Last week, a young mother was gang raped in Gurugram. Her crying infant died from being thrown aside by the rapists. This wasn’t the first such case since Nirbhaya, and sadly, it won’t be the last. But it’s got to make you wonder how far we’ve fallen.
While most of us may have never seen a time when girls were completely safe in India, there was a time when being born a woman didn’t automatically put a target on your back. There was a time when things weren’t as bad as this.
There was a time when being out with a boy afforded a girl some semblance of safety. The Nirbhaya case dismantled that theory. Then there was a time you would’ve thought a woman with an infant in her arms would be treated with an iota of humanity, if not for her own sake, then for the sake of the child in her arms.
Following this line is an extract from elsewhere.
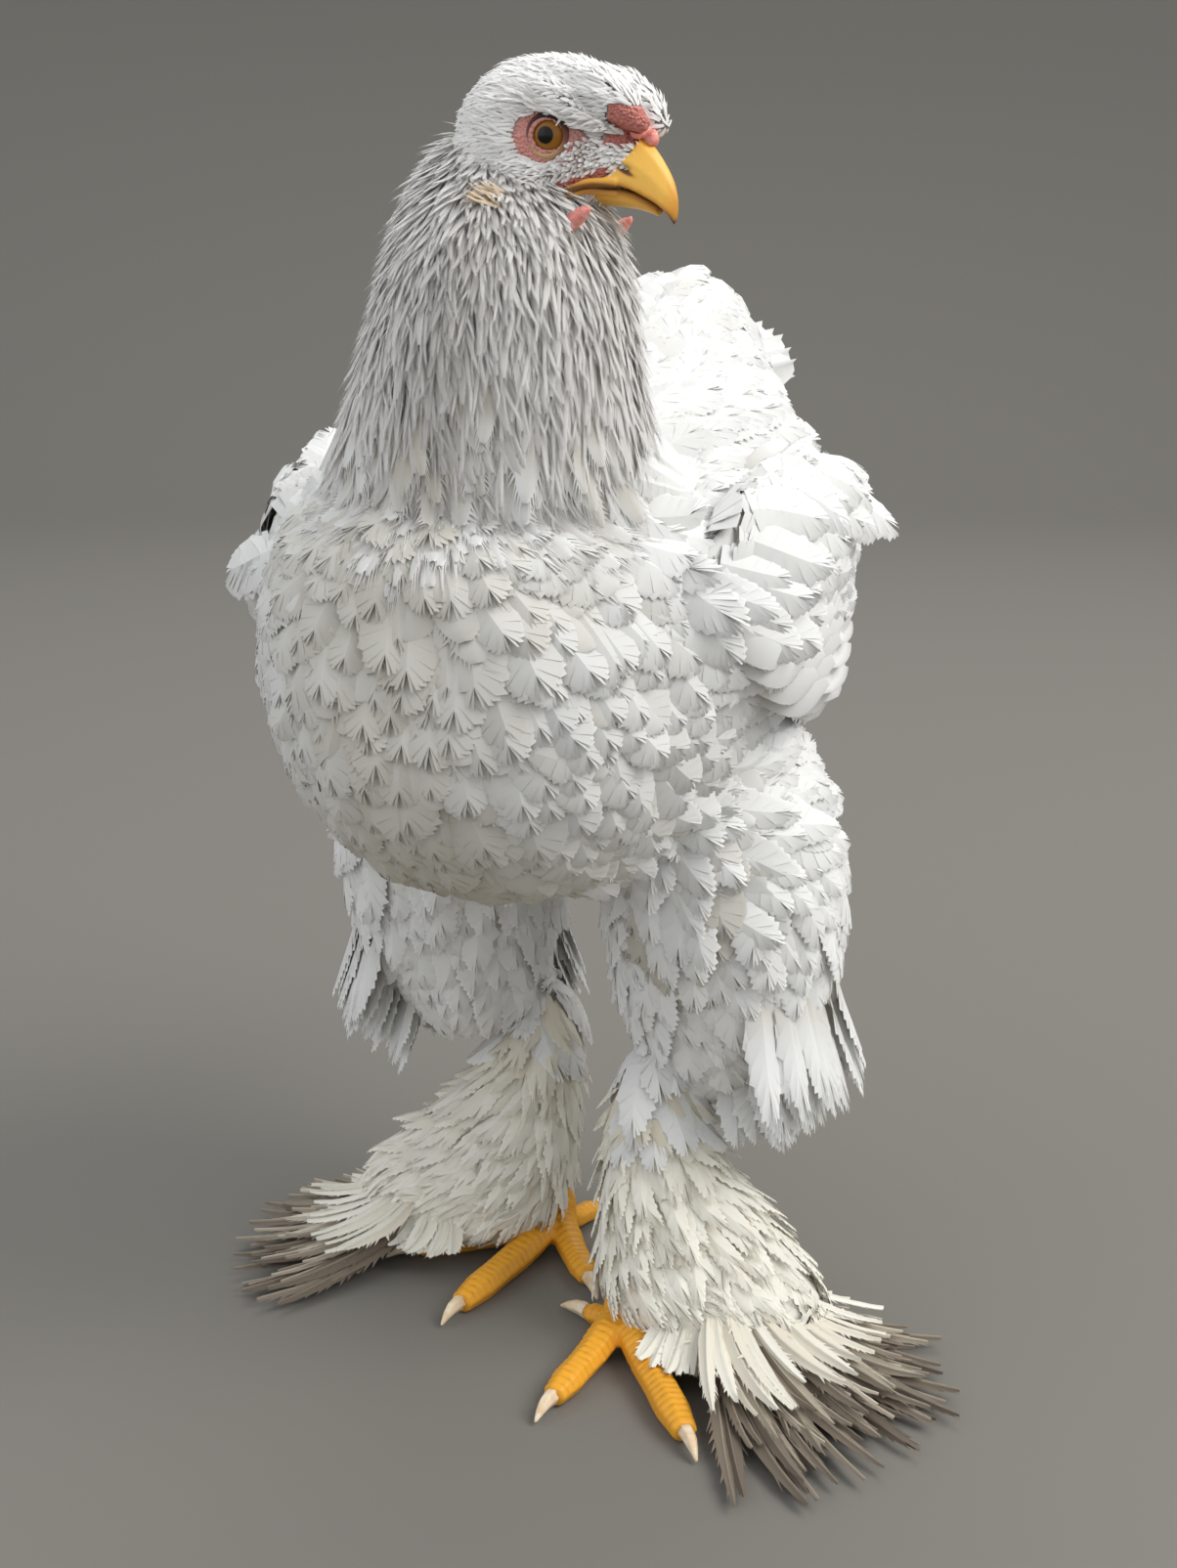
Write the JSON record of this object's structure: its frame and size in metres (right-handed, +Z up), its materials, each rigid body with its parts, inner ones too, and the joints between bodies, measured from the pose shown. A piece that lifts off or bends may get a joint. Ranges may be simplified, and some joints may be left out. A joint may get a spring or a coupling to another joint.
{
  "type": "brahma chicken",
  "caption": "Young white brahma chicken standing with its head turned to its left, with feathered legs and fans of grey-brown feathers over its feet",
  "frame": {"origin": "on the floor under the middle of the bird's box", "axes": "+Z is up, -Y is the way the breast faces, +X is the bird's left"},
  "size_m": [0.3112, 0.349, 0.4644],
  "materials": {
    "plumage": "matt white feathers with a pale grey and buff tint",
    "foot_feathers": "long grey-brown feathers with pale shafts",
    "red_skin": "bare pinkish-red skin, slightly moist",
    "beak_horn": "yellow horn with a darker line along the mouth",
    "toe_skin": "orange-yellow scaled skin",
    "claw_horn": "pale cream horn",
    "eye": "wet amber-brown eye with a black pupil"
  },
  "bodies": {
    "root": {"torso": "plumage", "eye_left": "eye", "eye_right": "eye", "beak_upper": "beak_horn", "beak_lower": "beak_horn", "comb": "red_skin", "wattle_left": "red_skin", "wattle_right": "red_skin", "head": "plumage", "neck": "plumage", "thigh_left": "plumage", "foot_left": "toe_skin", "claw_left_back": "claw_horn", "claw_left_inner": "claw_horn", "claw_left_middle": "claw_horn", "claw_left_outer": "claw_horn", "shank_left": "plumage", "fan_left": "foot_feathers", "thigh_right": "plumage", "foot_right": "toe_skin", "claw_right_back": "claw_horn", "claw_right_inner": "claw_horn", "claw_right_middle": "claw_horn", "claw_right_outer": "claw_horn", "shank_right": "plumage", "fan_right": "foot_feathers", "wing_left": "plumage", "wing_right": "plumage", "tail": "plumage"}
  },
  "joints": []
}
The Gurugram gang rape (and the resultant death of the infant) proves that humanity no longer comes into play when it comes to men and how they see women.
Maybe Indians have it right. Maybe what society’s been telling us all this time is true. Maybe, being a woman is a curse. Being a woman in India most definitely is. If you’re not being killed before, or immediately after, birth, you’re being raised like cattle — to be sold to the highest bidder when the time is right. Or just given away as a permanent house slave who works through the day and doesn’t have a dime to show for it.
You will have heard of thankless jobs. There is no job as thankless as that of being a woman. As mother, or sister, or wife, or daughter, women are rarely more than some man’s property — and therefore his to use as he pleases. If a girl is lucky, she has to play dutiful slave to, first, her family, and later, her husband’s family. Then there are those who are forced to become sex slaves to the very people whose job it should be to protect them — fathers, brothers, husbands, fathers-in-law, and so on.
A woman in India is never anything more than a woman. Her gender doesn’t just describe her, it is her. It limits her, cages her, and becomes the thing that undoes her. It decides what she can and cannot do, what she can and cannot wear. A woman’s gender is her biggest handicap. Because every man considers it his birthright to tell her how to live, and rape her if she dare disobey.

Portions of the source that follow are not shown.